As you read this, January is almost done. February is but a breath away, and it’s the longest shortest month of the year in my opinion. The days are getting longer, but the darkness still seems to fall far too early, and lingers far too late in the morning. It can be a terrible time for seasonal affective disorder (aptly shortened to SAD). According to Canadian Mental Health Association, two to three per cent of Canadians will experience SAD in their lifetime. A further 15 per cent will experience a milder form. Like most forms of depression, there is rarely one cause, however SAD is often linked to lack of sunlight.
If you find lately that your mood is low, sleep is too much or disrupted, your appetite has changed, and you are battling difficult thoughts while avoiding the people and activities you used to find pleasurable, you could have SAD. Talk to your doctor to rule out any other conditions first, but then try some of these tactics to ease the winter blues.

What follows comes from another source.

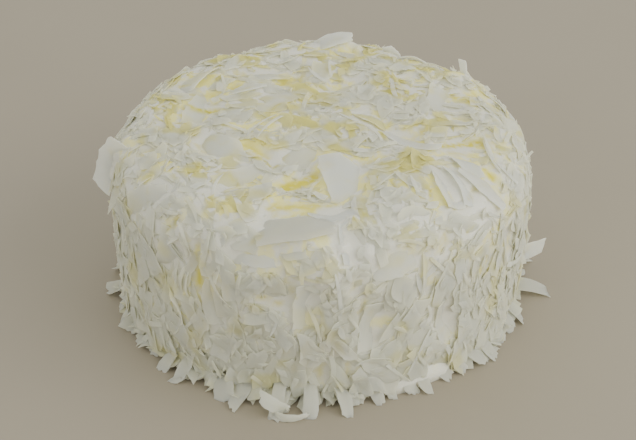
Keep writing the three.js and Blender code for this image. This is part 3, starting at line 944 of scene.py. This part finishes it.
def slivers(pile):
    made = []
    for around, along, far_around, far_along, width, bow in SLIVERS:
        start, end = place_on_icing(around, along)[0], place_on_icing(far_around, far_along)[0]
        middle, axes = place_on_icing(*around_and_along((start + end) / 2))
        ahead = axes.T @ (end - start)
        flake = Flake(np.linalg.norm(end - start), width, bend=-0.3, cup=0.0, twist=0.1 * width, bow=bow,
                      ends=(0.4, 0.6), peak=0.1, taper=2.0)
        flake.axes = axes @ turned("Z", math.degrees(math.atan2(ahead[1], ahead[0])))
        flake.origin = middle
        pile.lay_on_slope(flake, axes[:, 2], clear_share=0.5, over=SLIVER_RISE)
        made.append(flake)
    return made


# How deep the curls and the shards at the foot count as lying, which sets their painted yellow, and how
# much painted shade both have.
CURL_DEPTH = 0.1
SHARD_DEPTH = 0.2
SMALL_PAINTED_SHADE = 0.6 * FOOT_PAINTED_SHADE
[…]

• Spend more time outdoors, and leave the sunglasses at home. We absorb vitamin D through our skin, eyelids included, and it is then turned into serotonin, the feel-good hormone. Face the sun, close your eyes, and feel the sense of well-being grow.

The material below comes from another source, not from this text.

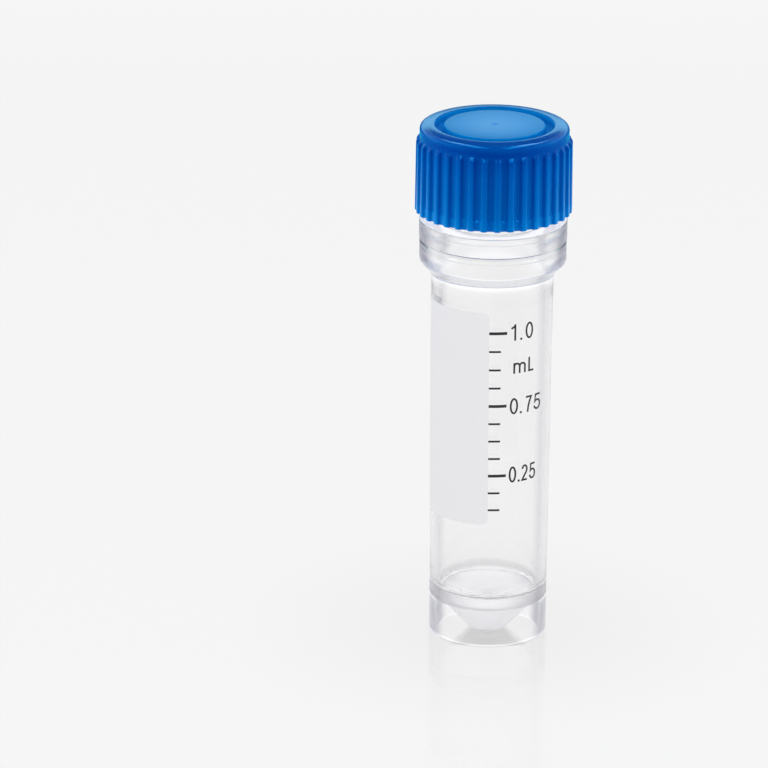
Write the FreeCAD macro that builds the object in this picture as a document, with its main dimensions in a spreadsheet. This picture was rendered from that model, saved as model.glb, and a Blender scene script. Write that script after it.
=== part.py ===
"""External-thread cryovial, 2 mL class: a clear self-standing tube, a blue ribbed screw cap and a silicone seal ring.

Millimetres, +Z up. The origin is the centre of the skirt's rest face, on the tube's axis. The graduated side of the
tube faces -Y. Every driving size is a cell of the sheet "dims", and every sketch and feature is bound to those cells.
"""

import FreeCAD, Part
import math
import os

import Sketcher

V = FreeCAD.Vector
doc = FreeCAD.newDocument("cryovial")

# ---------------------------------------------------------------------------------------------------- driving sizes
SIZES = [
    # tube body: 1 in 360 draft, so that the moulding leaves its tool
    ("skirt_or", 5.48, "outside radius of the skirt, without draft"),
    ("skirt_land", 4.00, "height where the skirt's straight land ends and the draft starts"),
    ("body_or", 5.64, "outside radius where the body meets the collar's fillet"),
    ("body_top", 35.19, "height of that line"),
    ("foot_round", 0.12, "rounding of the rest face's two edges"),
    # collar: two rings parted by a fine V groove
    ("collar_or", 6.80, "outside radius of the upper ring"),
    ("collar_lor", 6.76, "outside radius of the lower ring"),
    ("collar_low", 36.29, "height where the sloping shoulder would meet the lower ring"),
    ("shoulder_in", 1.30, "hollow radius between the body and the shoulder"),
    ("shoulder_out", 0.50, "round between the shoulder and the lower ring"),
    ("vee_low", 38.13, "lower edge of the V groove"),
    ("vee_mid", 38.28, "bottom of the V groove"),
    ("vee_top", 38.43, "upper edge of the V groove"),
    ("vee_r", 6.60, "radius at the bottom of the V groove"),
    ("collar_top", 40.33, "top face of the collar"),
    # neck and mouth
    ("neck_or", 5.45, "outside radius of the neck between the threads"),
    ("mouth_z", 47.00, "height of the mouth"),
    ("mouth_round", 0.15, "rounding of the mouth's edges"),
    ("mouth_ir", 4.84, "inside radius at the mouth"),
    ("neck_ledge", 33.65, "upper edge of the small ledge inside the neck"),
    ("neck_ir", 4.81, "inside radius just over the ledge"),
    ("bore_top", 33.10, "lower edge of the ledge"),
    ("bore_top_ir", 4.72, "inside radius just under the ledge"),
    ("bore_ir", 4.59, "inside radius at the bottom of the bore"),
    ("bore_low", 4.90, "height where the bore ends"),
    ("dish_r", 4.30, "radius where the rounding ends and the shallow cone of the floor starts"),
    ("dish_z", 4.44, "height of that line"),
    ("dish_tip_r", 0.70, "radius of the core's mark in the middle of the floor"),
    ("dish_tip_z", 3.56, "height of the floor at that mark"),
    ("dish_mark_z", 3.46, "height of the mark itself"),
    # underside: the solid conical foot inside the open skirt
    ("skirt_ir", 4.76, "inside radius of the skirt at the rest face"),
    ("skirt_tir", 4.70, "inside radius of the skirt at its top"),
    ("skirt_itop", 3.40, "height of that line"),
    ("web_r", 4.60, "outer radius of the flat web under the floor"),
    ("web_z", 3.50, "height of the web"),
    ("foot_r", 4.46, "radius where the conical foot starts"),
    ("foot_tr", 1.88, "radius of the foot's tip"),
    ("foot_z", 0.38, "height of the foot's tip"),
    ("gate_r", 0.66, "radius of the gate's stub on the tip"),
    ("gate_z", 0.28, "height of the stub's end"),
    # thread: one start, right hand, one and a quarter turns
    ("lead", 3.00, "rise in one turn"),
    ("thread_rise", 3.75, "height that each thread climbs"),
    ("male_r", 5.92, "crest radius of the neck's thread"),
    ("male_root", 5.30, "radius inside the neck where its profile starts"),
    ("male_z", 41.60, "centre height of the neck's thread at its lower end"),
    ("female_r", 5.55, "crest radius of the cap's thread"),
    ("female_root", 6.16, "radius inside the cap's wall where its profile starts"),
    ("female_z", 42.18, "centre height of the cap's thread at its lower end"),
    ("ridge_crest", 0.29, "half width of a thread at its crest"),
    ("ridge_root", 0.62, "half width of a thread at its root"),
    # cap
    ("cap_bottom", 41.03, "height of the cap's lower edge"),
    ("cap_top", 49.15, "height of the rim's top"),
    ("cap_band", 6.93, "outside radius of the low band between the ribs at the lower edge"),
    ("band_top", 41.92, "height where that band ends in a small bevelled ledge"),
    ("ledge_top", 42.00, "upper edge of the ledge"),
    ("cap_wall", 6.855, "outside radius between the ribs just over the ledge"),
    ("cap_wall_up", 6.85, "outside radius of the smooth band under the rim"),
    ("cap_smooth", 47.94, "height where the ribs end"),
    ("rim_round", 0.47, "rounding of the rim's outer edge"),
    ("rim_ir", 5.51, "inside radius of the rim"),
    ("rim_inner_round", 0.12, "rounding of the rim's inner edge"),
    ("recess_or", 5.40, "outside radius of the ring recess's floor"),
    ("recess_ir", 4.72, "inside radius of that floor"),
    ("recess_z", 48.42, "height of that floor"),
    ("disc_r", 4.60, "radius of the disc inside the recess"),
    ("disc_z", 49.12, "height of the disc"),
    ("disc_gate_r", 0.40, "radius of the gate's dimple in the disc"),
    ("disc_gate_z", 49.05, "height of the dimple's floor"),
    ("disc_stub_r", 0.13, "radius of the gate's stub in the dimple"),
    ("disc_stub_z", 49.11, "height of the stub"),
    ("cap_bore", 6.02, "inside radius of the cap between its threads"),
    ("cap_lead", 0.20, "lead-in chamfer at the cap's mouth"),
    ("cap_ceiling", 47.85, "underside of the cap's top"),
    ("rib_r", 7.22, "outside radius over the ribs at the lower edge"),
    ("rib_up_r", 7.16, "outside radius over the ribs at their upper end"),
    ("rib_up_z", 47.50, "height where the ribs start to run out"),
    ("rib_round", 0.15, "rounding along each rib"),
    ("rib_crest", 0.12, "half width of a rib's flat crest"),
    ("rib_root", 0.50, "half width of a rib at its root"),
    ("rib_root_r", 6.60, "radius inside the wall where a rib's profile starts"),
    ("rib_turn", 1.90, "angle of the first rib from the front, in degrees"),
    ("rib_count", 36, "ribs around the cap"),
    # seal ring
    ("seal_or", 5.97, "outside radius of the seal ring"),
    ("seal_ir", 3.90, "inside radius of the seal ring"),
    ("seal_low", 47.02, "underside of the seal ring"),
    ("seal_top", 47.83, "upper side of the seal ring"),
    ("seal_round", 0.12, "rounding of the seal ring's edges"),
]
sheet = doc.addObject("Spreadsheet::Sheet", "dims")
for row, (alias, value, what) in enumerate(SIZES, 1):
    sheet.set(f"A{row}", alias)
    sheet.set(f"B{row}", str(value))
    sheet.set(f"C{row}", what)
    sheet.setAlias(f"B{row}", alias)
doc.recompute()
VALUE = {alias: value for alias, value, _ in SIZES}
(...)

• Arrange the areas you spend the most time to maximize sunlight exposure
• Keep curtains open during the day
• Trim tree branches or hedges that shade your windows
• Sit by a window or, if you exercise indoors, set up your exercise equipment by a window
• Add lamps or install skylights. You can also use a SAD lamp, which mimics sunlight — the Masset, Port, and Queen Charlotte libraries each have one, and they are available to purchase at the QC pharmacy.

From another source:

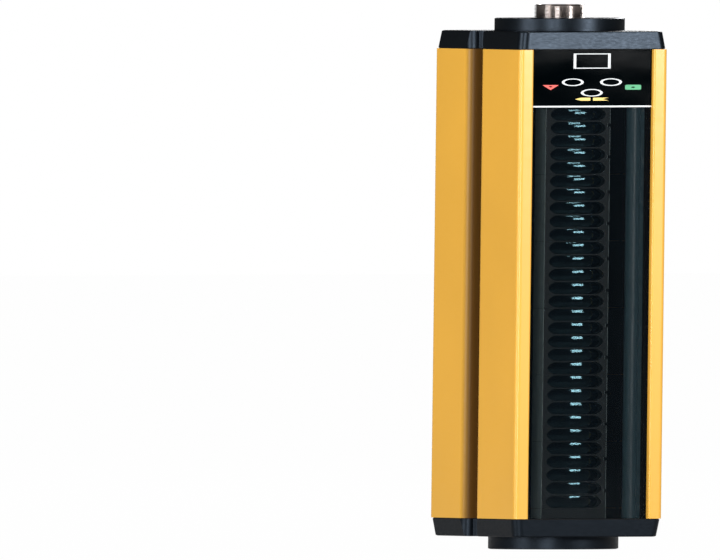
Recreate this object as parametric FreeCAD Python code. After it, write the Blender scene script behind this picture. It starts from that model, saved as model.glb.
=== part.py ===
import FreeCAD, Part
import math
import os

# Safety light curtain, emitter unit.  Millimetres, +Z up, standing on its bottom boss.
# X runs across the optical window, Y from the window (front, -Y) to the back.
# X = 0, Y = 0 is the middle of the extruded housing's section.

V = FreeCAD.Vector
joint_overlap = 0.01          # how far faces that are joined or cut as one reach into each other
same_place = 0.01             # how near counts as there, when edges are picked by their place

# ---- housing profile -----------------------------------------------------------------------
section_width = 38.0          # across the window
section_depth = 49.0          # window side to back
profile_length = 351.4
corner_radius = 1.1
rear_wall = 2.0               # side and back walls round the electronics
lip_width = 3.6               # front lips that frame the window
lip_thickness = 1.4
lip_edge_radius = 0.5
side_wall = 3.8               # thicker walls beside the optics

# ---- window --------------------------------------------------------------------------------
pane_thickness = 2.0
pane_slot_side = 1.8          # wall left outside the slot that holds the pane
seal_side_leg = 0.4
seal_back_leg = 0.9
seal_inner_reach = 1.8        # how far the seal's back leg reaches over the pane

# ---- side slot for sliding nuts, on the -X side ---------------------------------------------
slot_from_front = 26.5        # its middle, from the window side
slot_mouth = 10.8             # at the surface, over the rounded lips
slot_lip_radius = 2.5
slot_lip_thickness = 3.4
slot_chamber_width = 9.8
slot_chamber_depth = 4.3
slot_wall = 1.6
notch_depth = 4.1             # the same mouth, shallower, in the end caps

# ---- optics --------------------------------------------------------------------------------
lens_count = 30
lenses_per_module = 5
module_bottom_gap = 7.6       # from the last module to the profile's bottom end
module_face_depth = 8.8       # from the front plane to the face of the optic modules
module_width = 16.5
module_seam = 0.2
flange_depth = 15.3           # from the front plane to the front of the module flange
flange_thickness = 1.6
flange_overlap = 1.2          # how far the flange enters the slot in each side wall
slide_clearance = 0.15
tunnel_body_width = 15.2
tunnel_body_length = 8.0
aperture_radius = 7.05
aperture_bridge = 1.0         # left between neighbouring apertures
aperture_recess = 2.1
lens_rim = 1.9
lens_clearance = 0.05
lens_dome_radius = 22.0
tunnel_front_width = 11.4
tunnel_bridge = 2.2           # left between neighbouring tunnels at their fronts
tunnel_rear_side = 4.4
clip_notch = (1.0, 1.4, 2.4)  # X, Y, Z size of the latch notches in a module's edge
clip_notch_inset = 13.0       # from each end of a module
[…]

• Build physical activity into your lifestyle, preferably before SAD symptoms take hold. Physical activity relieves stress, builds energy and increases both your physical and mental well-being and resilience
• Make a habit of taking a daily noon-hour walk, particularly if you commute in the dark hours of the day
• When all else fails, try a winter vacation in sunny climates — if the pocketbook and work schedule allow. Keep in mind that symptoms will recur after you return home
• Try to resist the carbohydrate and sleep cravings that come with SAD
In addition to those suggestions, I’d like to present the Tlellian Cure. Yes, yes, as our reputation may suggest, sometimes that involves over-indulging and having a spontaneous dance party, but that’s not my official recommendation. Wherever you live on island, hop in the car and take a drive to Tlell. Visit Crow’s Nest for a coffee and a snack, or a nice brunch on Friday, Saturday, or Sunday. Visit Sitka Studio and Crystal Cabin and treat yourself or someone else to a new treasure. If you have pets or kids (or both), visit Richardson Ranch to see the animals in Ranch Feeds. Fish, birds, various little furry animals, lizards and geckos, and even spiders await to be discovered and lift your mood (well, not spiders so much in my case, though the adrenalin rush is somewhat elevating.) Then go for a walk along East Beach. Look for agates and special rocks, marvel at the ocean, and enjoy the cool, clean, calm air. This is a cure that works for the vast majority of people, trust me. Repeat as necessary.
Speaking of Richardson Ranch, Don Richardson was named to the Canadian Hereford Association honour roll last December. Don carries on a long and proud tradition for the Richardson Ranch, which was established in 1919. The ranch is known nationally as a very reputable breeder, and has won many awards over the years, as well as having the top selling bulls at auction. Congratulations to Don, Leslie and all the crew at the Richardson Ranch!
Of course, none of that happened by accident. According to the Hereford Digest, Don has made a huge effort to show his bulls off island. If you don’t show, he said, people won’t know what you have. So in that spirit, the Farmer’s Institute is holding a Marketing Boot Camp Jan. 28 and 29 at the Tlell Firehall (10 a.m. to 5 p.m.) geared towards those in the food, farm, or craft business. This is a free workshop, and lunch is included! Email Ruth Wheadon at email@example.com if you wish to register.
That’s it for Tlell news at the moment. I expect to see you all taking the Tlellian Cure in coming weeks. I won’t even begrudge you for being on “my” beach.